本研究成果により、身の回りに遍在する人類社会を支える芳香族化合物を、酸化剤や貴金属を用いることなく、エネルギー源となる水素分子を同時に作る脱水素芳香環形成反応により合成できるようになるため、従来の環境負荷の大きい化学プロセスを地球環境に調和したプロセスに置き替え、持続可能な世界の実現に貢献することが期待されます。また、本研究は、非貴金属触媒が本来もつ貴金属触媒に類似の機能を引き出すための新たな触媒設計指針を示しており、現在では貴金属触媒が必要な他の化学反応においても、安価で地球に豊富に存在する非貴金属触媒を用いた反応に置き替える研究を推し進めていきます。
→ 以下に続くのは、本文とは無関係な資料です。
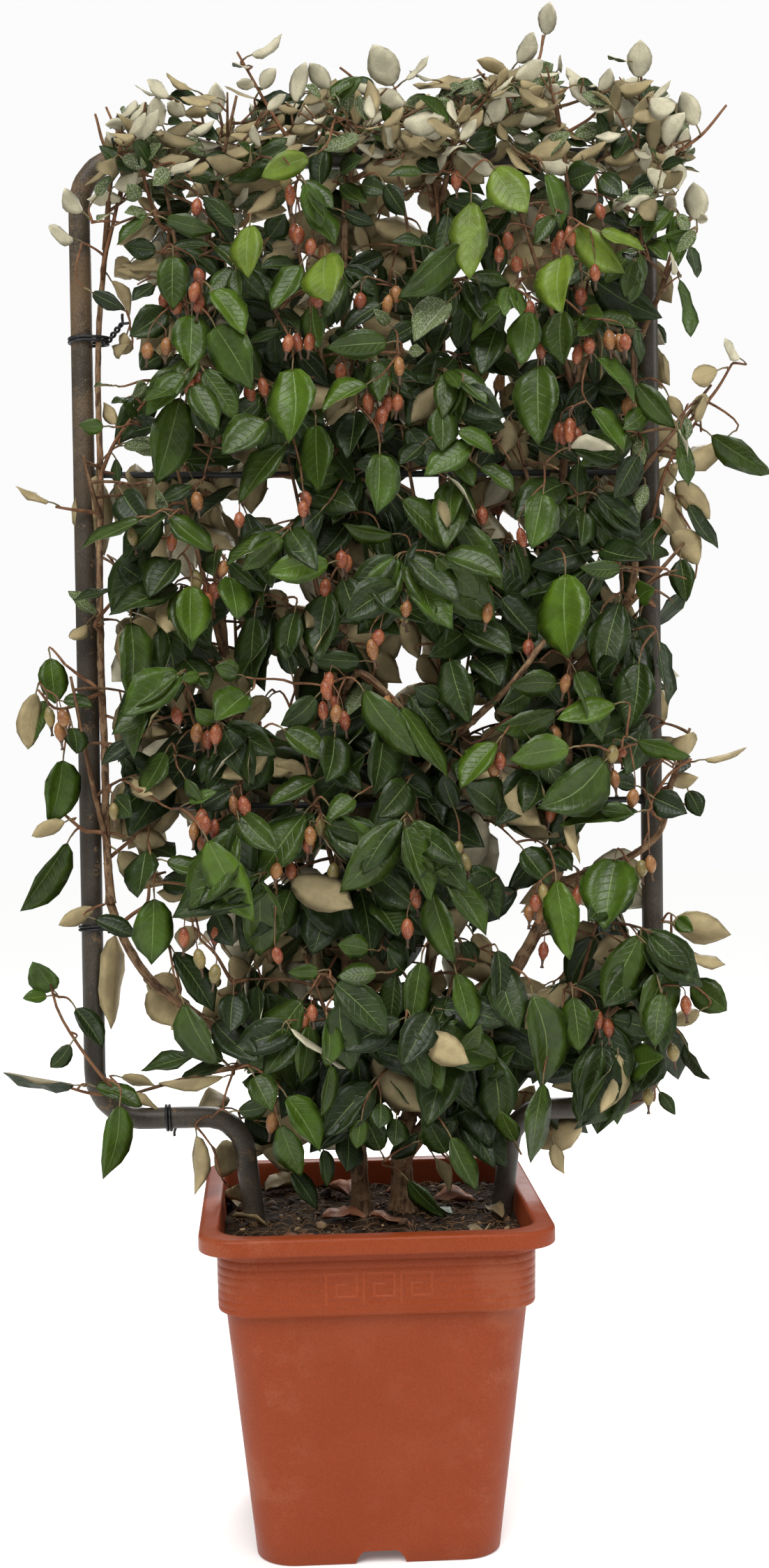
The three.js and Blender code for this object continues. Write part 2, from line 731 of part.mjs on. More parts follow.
// How open the view is round a piece, seen from the side it faces
function openness({ centre }, placed) {
  let least = Infinity;
  for (const { centre: other } of placed) {
    const apartInDepth = centre.y * other.y < 0 ? GROWTH.otherSide : 0;
    least = Math.min(least, Math.hypot(centre.x - other.x, centre.z - other.z) + apartInDepth);
  }
  return least;
}

// Of a few tries that pass, the one with the most open place, or nothing
function bestOf(attempt, passes, placed) {
  let best = null;
  let widest = -1;
  for (let count = 0; count < GROWTH.tries; count += 1) {
    const piece = attempt(count);
    const open = openness(piece, placed);
    if (open > widest && passes(piece)) {
      best = piece;
      widest = open;
    }
  }
  return best;
}

// Side twigs of a mass: they turn round the stem from its knee to its tip
function growTwigs({ path, rise, spread, twigs }, inSpace, jitter) {
  const line = new THREE.CatmullRomCurve3(path);
  const grown = [];
  for (let k = 0; k < twigs; k += 1) {
    const share = TWIG.first + (TWIG.span * (k + 0.5)) / twigs;
    const root = line.getPointAt(share);
    const tangent = line.getTangentAt(share);
    const twig = bestOf((count) => {
      const { out, lift, follow, turn: sway } = TWIG_HEADING;
      const turn = (k + count) * GOLDEN_ANGLE + jitter(sway);
      const upward = jitter(lift) + rise * TWIG_HEADING.rise;
      const length = spread * (1 + jitter(TWIG.lengthRange));
      const heading = vector(out * Math.cos(turn), Math.sin(turn), upward).addScaledVector(tangent, follow);
      return twigPiece(root, root.clone().addScaledVector(heading.normalize(), length));
    }, (piece) => inSpace(piece) && clearOfWood(piece, grown.map((other) => other.path), root), grown);
    if (twig) grown.push(twig);
  }
  return grown;
}

// A leaf's heading: on from its twig, out to a side, and hanging or rising
function leafHeading(heading, rise, jitter) {
  const { follow, followRange, fan, depth, fall, fallRange } = LEAF_HEADING;
  const upward = THREE.MathUtils.lerp(-fall, fall, rise);
  return heading.clone().multiplyScalar(follow + jitter(followRange))
    .add(vector(jitter(fan), jitter(depth), upward + jitter(fallRange)))
    .normalize();
}

// One mass: its stem, side twigs, leaves at their slots and its fruit, joined in one body
function growMass(mass, others, hard, canopy, random) {
  const { path, rise, small, fruit } = mass;
  const jitter = (amount) => (random() - 0.5) * 2 * amount;
  const inSpace = (piece) => fits(piece, mass, others, hard);
  const line = new THREE.CatmullRomCurve3(path);
  const stem = line.getSpacedPoints(STEM.steps);
  const twigs = growTwigs(mass, inSpace, jitter);
  const wood = [stem, ...twigs.map((twig) => twig.path)];
  const leaves = [];

  const addLeaf = (root, heading) => {
    const passes = (piece) => (
      inSpace(piece) && apart(piece, leaves, GROWTH.leafGap) && clearOfWood(piece, wood, root)
    );
    const leaf = bestOf(() => {
      const age = random() < small ? YOUNG : 1;
      const length = age * THREE.MathUtils.lerp(LEAF.shortest, LEAF.longest, random());
      const along = leafHeading(heading, rise, jitter);
      const { turn, lift, liftRange, backFrom } = LEAF_FACE;
      const front = root.y + along.y * length * LEAF.waist < backFrom ? -1 : 1;
      return leafPiece(root, along, vector(jitter(turn), front, lift + jitter(liftRange)), length);
    }, passes, canopy);
    if (!leaf) return;
    leaves.push(leaf);
    canopy.push(leaf);
  };

  twigs.forEach(({ path: [root, end] }) => {
    const heading = end.clone().sub(root).normalize();
    GROWTH.twigSlots.forEach((slot) => addLeaf(root.clone().lerp(end, slot), heading));
  });
  GROWTH.stemSlots.forEach((slot) => addLeaf(line.getPointAt(slot), line.getTangentAt(slot)));

  const fruits = twigs.slice(0, fruit).map(({ path: [root, end] }) => (
    fruitPiece(root.clone().lerp(end, FRUIT.at), vector(jitter(FRUIT.sway), FRUIT.forward, 0))
  )).filter((piece) => inSpace(piece) && apart(piece, leaves, FRUIT.room));

  const bodies = [...twigs, ...leaves, ...fruits].map((piece) => piece.body());
  bodies.push(solid(limb(stem, [STEM.radius, STEM.tipRadius], STEM.steps, 3)));
  const joined = wasm.Manifold.union(bodies).subtract(grownLimb(`bough_${mass.bough}`));
  return geometryOf(mainBody(joined));
}

// The scene graph

const material = (color, roughness, metalness = 0) => (
  new THREE.MeshStandardMaterial({ color, roughness, metalness })
);
const FINISH = {
  pot: material(COLOURS.pot, 0.5),
  soil: material(COLOURS.soil, 0.95),
  steel: material(COLOURS.steel, 0.55, 0.4),
  tie: material(COLOURS.tie, 0.6),
  bark: material(COLOURS.bark, 0.85),
  leaf: material(COLOURS.leaf, 0.45),
};

const plant = new THREE.Group();

function place(name, geometry, finish) {
  const mesh = new THREE.Mesh(geometry, finish);
  mesh.name = name;
  plant.add(mesh);
}

function buildPot() {
  place("pot", potGeometry(), FINISH.pot);
  place("soil", soilGeometry(), FINISH.soil);
}

function buildFrame() {
  for (const [name, side] of [["left", -1], ["right", 1]]) {
    place(`frame_${name}_foot`, tube(footStations(side)), FINISH.steel);
    place(`frame_${name}_upright`, tube(uprightStations(side)), FINISH.steel);
  }
  place("frame_top", tube(topStations()), FINISH.steel);
  ROD.heights.forEach((height, k) => {
    const rod = limb(rodEnds(height), [ROD.radius, ROD.radius], 1, ROD.sides);
    place(`frame_rod_${k + 1}`, rod, FINISH.steel);
  });
  for (const [name, tie] of Object.entries(TIES)) {
    place(name, tieGeometry(tie), FINISH.tie);
  }
}

function buildLimbs() {
  for (const [name, trunk] of Object.entries(TRUNKS)) {
    place(name, trunkGeometry(trunk), FINISH.bark);
  }
  const names = Object.keys(BOUGHS);
  names.forEach((name, order) => {
    let body = boughSolid(BOUGHS[name]);
    for (const earlier of [...Object.keys(TRUNKS), ...names.slice(0, order)]) {
      body = body.subtract(grownLimb(earlier));
    }
    place(name, geometryOf(mainBody(body)), FINISH.bark);
  });
}

function buildFoliage() {
  const masses = Object.entries(MASSES).map(([name, row]) => {
    const mass = { ...MASS_DEFAULTS, ...row, name };
    const path = stemPath(mass);
    const drop = GROWTH.hang * (mass.rise - GROWTH.level);
    const heart = path.map((point) => point.clone().addScaledVector(UP, drop));
    return { ...mass, path, heart };
  });
  const hard = obstacles();
  const canopy = [];
  masses.forEach((mass, order) => {
    const others = masses.filter((other) => other !== mass);
    const geometry = growMass(mass, others, hard, canopy, seededRandom(order + 1));
    place(`foliage_${mass.name}`, geometry, FINISH.leaf);
  });
}

buildPot();
buildFrame();
buildLimbs();
buildFoliage();

export default plant;
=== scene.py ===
"""Potted espaliered silverberry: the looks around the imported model.

Lengths in the tables and functions are millimetres in the model's own frame: X to the right,
Y away from the front, Z up, with the origin in the middle of the pot's underside. They become
metres when a surface is put into its mesh.
"""
import functools
import math

import bpy
import numpy as np
from bpy.props import FloatProperty, FloatVectorProperty, IntProperty, PointerProperty
from mathutils import Matrix


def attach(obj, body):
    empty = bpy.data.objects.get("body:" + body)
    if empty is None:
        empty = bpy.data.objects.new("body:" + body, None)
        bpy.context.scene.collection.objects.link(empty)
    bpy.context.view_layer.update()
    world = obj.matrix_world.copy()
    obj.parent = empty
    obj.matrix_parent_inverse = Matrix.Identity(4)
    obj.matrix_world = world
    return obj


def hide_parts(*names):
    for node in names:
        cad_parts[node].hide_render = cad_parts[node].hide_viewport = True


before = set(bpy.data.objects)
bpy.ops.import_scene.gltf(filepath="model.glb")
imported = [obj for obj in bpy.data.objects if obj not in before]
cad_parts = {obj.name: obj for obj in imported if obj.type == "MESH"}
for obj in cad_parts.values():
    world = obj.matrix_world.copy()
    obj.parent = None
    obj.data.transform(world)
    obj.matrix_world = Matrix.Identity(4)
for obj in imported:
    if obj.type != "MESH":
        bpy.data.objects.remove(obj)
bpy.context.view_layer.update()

bl_info = {
    "name": "Potted Espaliered Silverberry",
    "version": (1, 0, 0),
    "blender": (4, 5, 0),
    "location": "View3D > Sidebar > Silverberry",
    "description": "A silverberry trained flat on its bent tube frame in a square pot",
    "category": "Add Mesh",
}

MM = 0.001
TURN = 2 * math.pi

# Pot
POT_TOP = 335
POT_CORNER = 38
POT_INNER_CORNER = 32
POT_FLOOR = 16
SOIL_TOP = 312

# Espalier frame: corner points and radii of its one bent tube
FRAME_CENTRE = 8.4
FRAME_HALF = 289
FRAME_TOP = 1397
FRAME_RAIL = 419
FRAME_CORNER = 50
LEG_HALF = 128
LEG_LEAN = 0.12
LEG_FOOT = 180
LEG_CORNER = 40
ROD_HEIGHTS = (1077, 739)

# Stems from soil level: points, radii at both ends and the spread of the root flare
TRUNKS = {
    "trunk_left": ([(-8, 8, 300), (-10, 6, 345), (-12, 3, 385), (-16, 0, 432)], (9.5, 7.2), 5),
    "trunk_right": ([(35, 8, 300), (33, 6, 345), (34, 3, 378), (39, 2, 412)], (12.5, 9.5), 7),
}

# Boughs: the points each one passes from its root on an earlier limb, and its two end radii
BOUGHS = {
    "left_low": (
        [(-11, 4, 372), (-60, -3, 420), (-113, -7, 466), (-153, -8, 508), (-198, -9, 542),
         (-226, -10, 568), (-249, -12, 610), (-261, -13, 642)],
        (5.6, 4.3),
    ),
    "left_high": (
        [(-261, -13, 642), (-263, -13, 700), (-265, -12, 860), (-264, -9, 1060),
         (-263, -6, 1212), (-252, -9, 1332)],
        (4.2, 2.6),
    ),
    "inner_left": (
        [(-14, 2, 408), (-48, 8, 478), (-84, 11, 545), (-101, 11, 589), (-114, 11, 630),
         (-128, 11, 740), (-138, 11, 850), (-154, 11, 1063), (-158, 11, 1292)],
        (6.2, 3),
    ),
    "centre_left": (
        [(-16, 0, 430), (-20, -7, 526), (-22, -11, 663), (-22, -11, 849), (-17, -11, 1133),
         (-11, -11, 1375)],
        (6.4, 3),
    ),
    "centre_right": (
        [(40, 2, 410), (53, 8, 488), (82, 12, 711), (85, 12, 830), (85, 12, 1076),
         (85, 3, 1210), (83, -12, 1310), (74, -18, 1404)],
        (6.6, 3.2),
    ),
    "right_low": (
        [(37, 3, 380), (73, -4, 424), (113, -8, 491), (150, -11, 560), (179, -12, 615),
         (198, -12, 668)],
        (7.6, 6.2),
    ),
    "right_high": (
        [(198, -12, 668), (206, -12, 730), (210, -12, 875), (204, -12, 1004), (206, -12, 1070),
         (224, -12, 1193), (217, -11, 1338)],
        (6.1, 2.8),
    ),
    "right_cross": (
        [(192, -12, 650), (224, -17, 664), (258, -23, 675), (298, -27, 704), (312, -24, 752)],
        (4.4, 3),
    ),
    "right_outer": (
        [(210, -12, 866), (244, -20, 902), (272, -25, 952), (277, -25, 1061),
         (279, -25, 1204), (284, -21, 1300)],
        (4.6, 2.7),
    ),
    "right_side": (
        [(96, -6, 462), (149, -16, 463), (176, -18, 470), (219, -20, 499), (270, -21, 534)],
        (4.4, 2.7),
    ),
}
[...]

図2:本触媒系において合成できた芳香族化合物の例(各構造の下の数値は収率、赤色が脱水素した箇所)
発表者・研究者等情報
東京大学 大学院工学系研究科 応用化学専攻
谷田部 孝文 助教
山口 和也 教授
矢部 智宏 助教
松山 剛大 博士課程
論文情報
雑誌名:Nature Communications
題 名:Ni-catalysed acceptorless dehydrogenative aromatisation of cyclohexanones enabled by concerted catalysis specific to supported nanoparticles
著者名:Takehiro Matsuyama, Takafumi Yatabe*, Tomohiro Yabe, Kazuya Yamaguchi*
DOI:10.1038/s41467-025-56361-4
URL:https://www.nature.com/articles/s41467-025-56361-4
研究助成
本研究は、科研費「特別研究員奨励費(課題番号:23KJ0669)」、「基盤研究(S)(課題番号:22H04971)」、「若手研究(課題番号:21K14460)」、JST「さきがけ(課題番号:JPMJPR227A)」、NEDO官民による若手研究者発掘支援事業、の支援により実施されました。
用語解説
(注1)脂肪族化合物
ベンゼン環のような芳香族性をもつ芳香族化合物以外の有機化合物。
(注2)均一系金属錯体触媒
反応する基質と同一の相に存在する触媒を均一系触媒といい、有機合成においては、主に金属1つが有機物の配位子と結合して形成される分子性の金属錯体が、有機溶媒中に溶けて均一系触媒として機能することが多い。
(注3)不均一系担持金属ナノ粒子触媒
反応する基質と異なる相に存在する触媒を不均一系触媒といい、有機合成においては、無機物で構成された溶けない固体触媒が、有機溶媒中に溶けた基質と触媒表面で反応する形式で不均一系触媒として機能することが多い。金属をナノメートルのオーダーの粒子にした金属ナノ粒子を金属酸化物等の担体上に高分散に固定化した触媒を担持金属ナノ粒子触媒といい、無機物で構成されているため一般的に不均一系触媒として機能する。
(注4)協奏的触媒作用
1つの素反応に複数の活性点が同時に関与して、化学結合の切断・形成が行われる触媒作用。特に多数の活性点をもつ担持金属ナノ粒子触媒において発現することが多い。
(注5)酸化剤
反応する基質から電子を受け取る試薬。
(注6)脱水素芳香環形成反応
脂肪族化合物から、脱水素反応により二重結合を形成し、ベンゼン環等をもつ芳香族化合物を合成する反応。
(注7)同族元素
周期表で同じ族に属する元素のことであり、よく似た性質を示すことが多い。ニッケルとパラジウムは同じ第10族に属する。